Yes, we are working to produce a offline cost model and could use it to produce optimal schedules. It is the same as your thought.


Does auto_scheduler support auto tensor core in fp16 and int8 ? I didnt see in examples

It is not supported currently. We have some experimental examples here. cc @jcf94

I’m wondering if there are any TopHub-like workflows that have been created for Ansor yet? I’m looking at tuning reuse.

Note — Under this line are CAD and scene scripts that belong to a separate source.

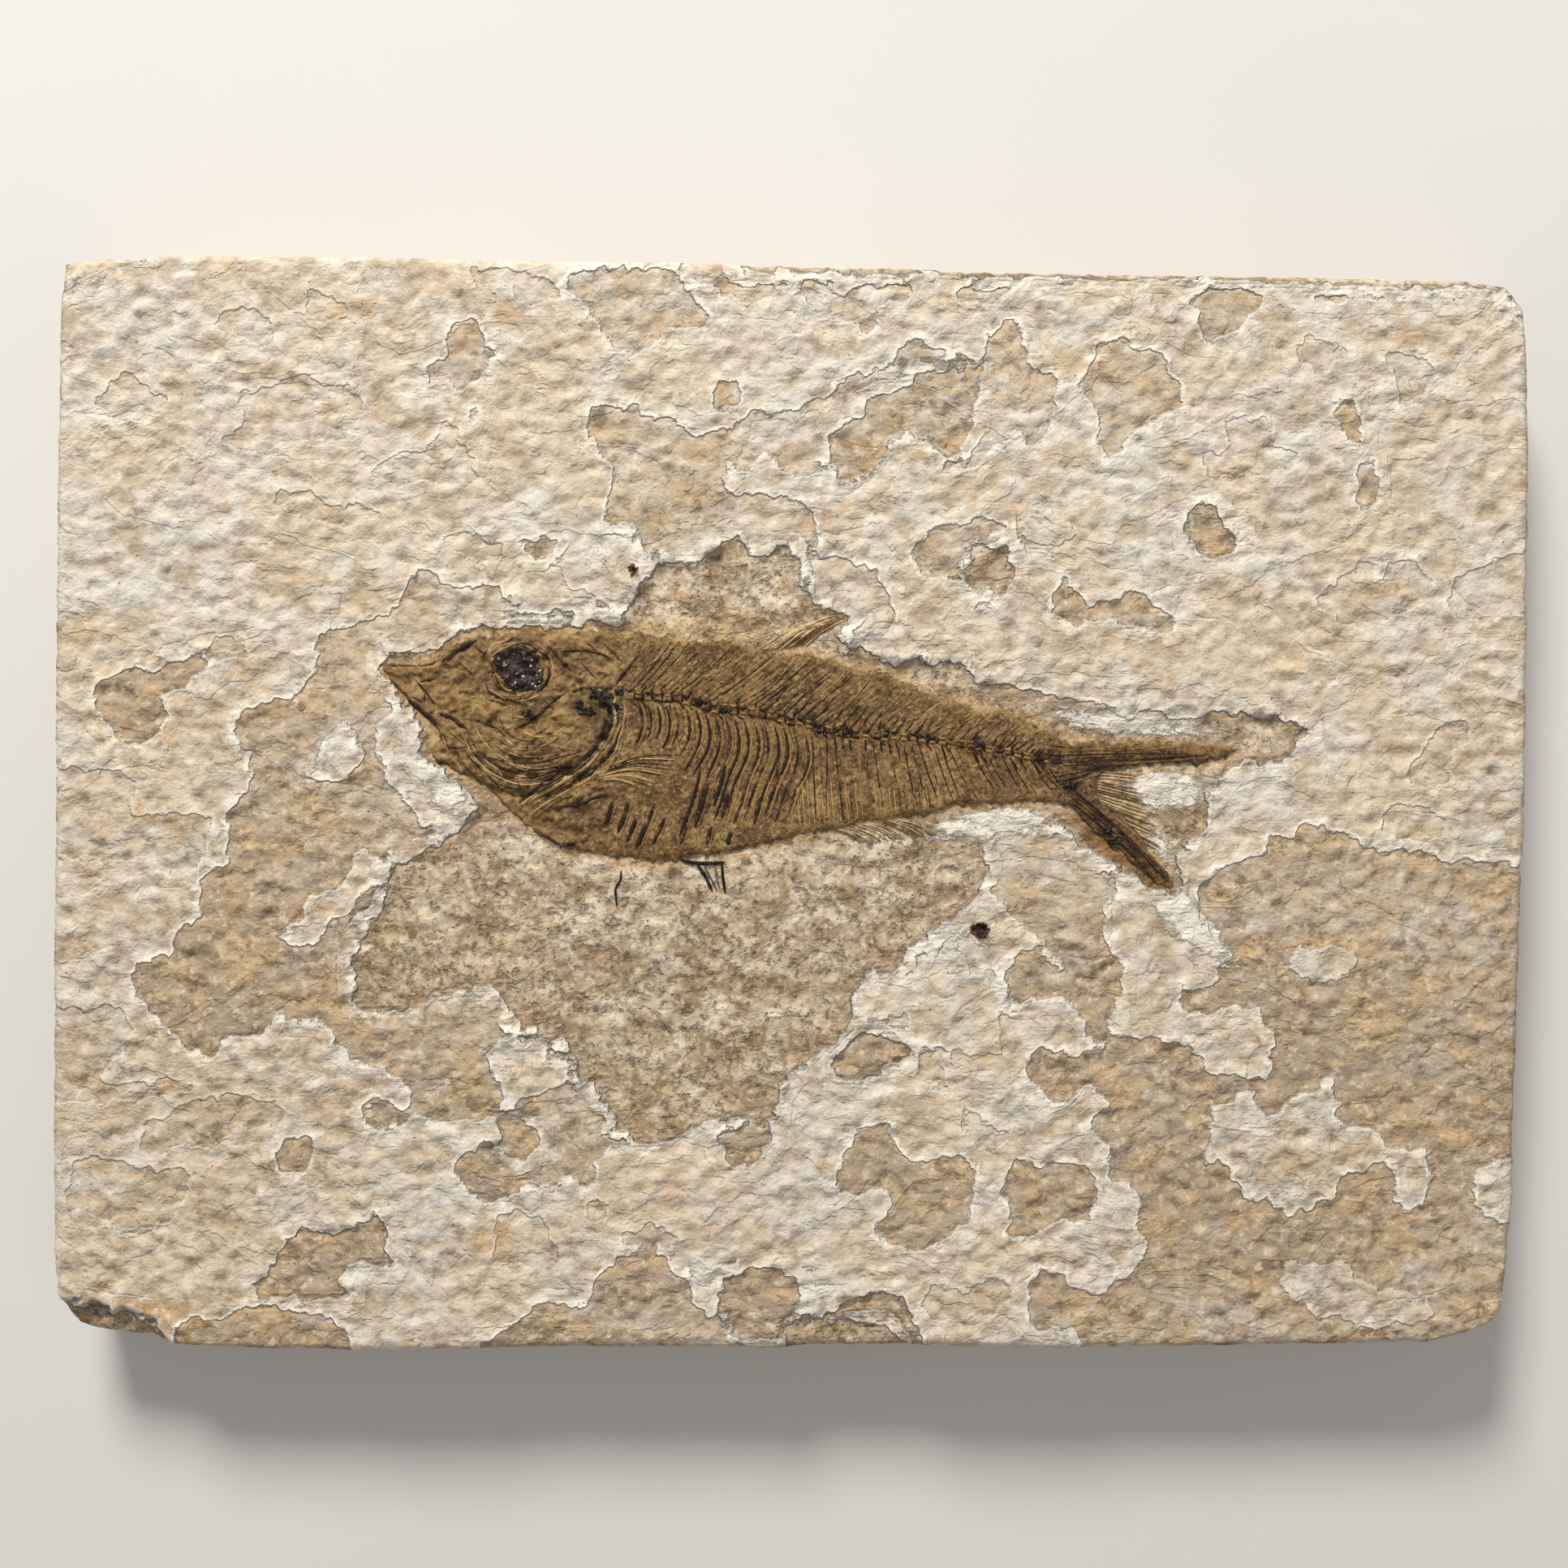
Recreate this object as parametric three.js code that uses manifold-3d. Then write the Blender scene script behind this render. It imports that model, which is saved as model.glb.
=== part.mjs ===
// A slab of split limestone with a small fossil fish lying on one of its bedding planes.
// Millimetres, +Z up. The slab lies on its flat back with the fish facing up, the head
// towards -X and the back of the fish towards +Y. The origin is the middle of the back.

import * as THREE from 'three';
import { mergeVertices } from 'three/addons/utils/BufferGeometryUtils.js';
import Module from 'manifold-3d';

const wasm = await Module();
wasm.setup();

// Heights above the flat back. The slab splits along thin sheets, and BED is the one the fish is on.
const BED = 9.0;
const LOW = 9.25;
const MID = 9.5;
const DIP = 9.625;
const FACE = 9.75;
const HIGH = 9.875;
const RIM = 8.875; // where the sheets broke back from the slab's edge
const DEEP_RIM = 8.125;
const ABOVE = 12;
const ROOT = 8; // raised flakes grow from here, well inside the stone
const SMALLEST_EDGE = 0.02; // where two outlines nearly meet, anything finer is closed up

// Thickness of the fossil's own layers.
const FILM = 0.25;
const BONE = 0.125;
const FILM_TOP = BED + FILM;

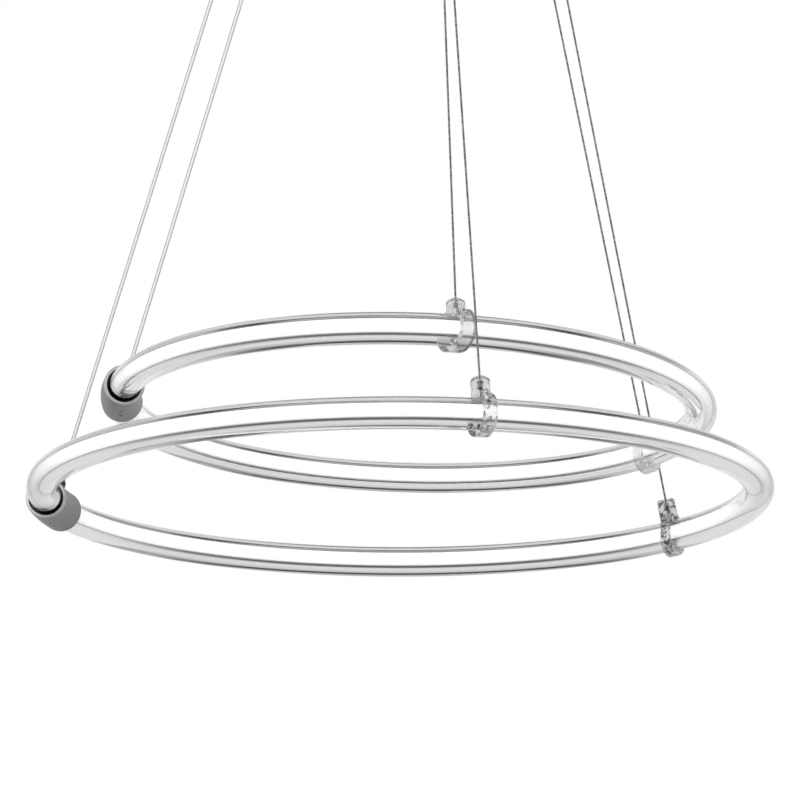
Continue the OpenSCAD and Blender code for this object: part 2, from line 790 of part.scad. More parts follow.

E.g. if I look at the tuning config I produce for MobileNetV2 mobilenet-NCHW-B1-llvm.json, I can see entries such as:

{"i": [["[\"0abeaf8a7df88ad015de76910b5779a1\"]", "llvm -keys=cpu -link-params=0 -mcpu=core-avx2", [8, 64, 64, 0, 0, 0, 0, 0], "", 2], [[], [["SP", 2, 0, 1, [1, 1, 1], 1], ["SP", 2, 4, 1000, [25, 2, 4], 1], ["SP", 2, 8, 1280, [16], 1], ["RE", 2, [0, 4, 1, 5, 8, 2, 6, 9, 3, 7]], ["FSP", 4, 0, 0, 2], ["FSP", 4, 3, 1, 2], ["RE", 4, [0, 3, 1, 4, 2, 5]], ["CA", 2, 4, 3], ["FU", 4, [0, 1, 2, 3]], ["AN", 4, 0, 3], ["PR", 2, 0, "auto_unroll_max_step$64"]]]], "r": [[0.000296812, 0.000293744, 0.000262426, 0.000270827, 0.000182757, 0.000185249, 0.000183439, 0.000183809, 0.000186335, 0.000268723], 0, 0.881661, 1611833413], "v": "v0.5"}

Which is somewhat similar to an equivalent entry from the autoTVM logfile for MobileNetV2:

{"input": ["llvm -keys=cpu -link-params=0 -mcpu=core-avx2", "conv2d_NCHWc.x86", [["TENSOR", [1, 320, 7, 7], "float32"], ["TENSOR", [1280, 320, 1, 1], "float32"], [1, 1], [0, 0, 0, 0], [1, 1], "NCHW", "NCHW", "float32"], {}], "config": {"index": 1996, "code_hash": null, "entity": [["tile_ic", "sp", [-1, 32]], ["tile_oc", "sp", [-1, 640]], ["tile_ow", "sp", [-1, 7]], ["tile_oh", "ot", 2]]}, "result": [[1000000000.0], 6, 10, 1611932834.9044788], "version": 0.2, "tvm_version": "0.8.dev0"}

I’m wondering for Ansor, if I had a network which had some layers identical to MobileNetV2, how I would parse the MobileNetV2 Ansor log file to use the tuning parameters for those shared layers.

The Ansor log format doesn’t seem to be canonicalised yet.

Unfortunately, we don’t have TopHub-like pre-tuned schedules for Ansor yet. One reason is that Ansor is still involving and everything could be changed. For example, the log you post is already out-of-date.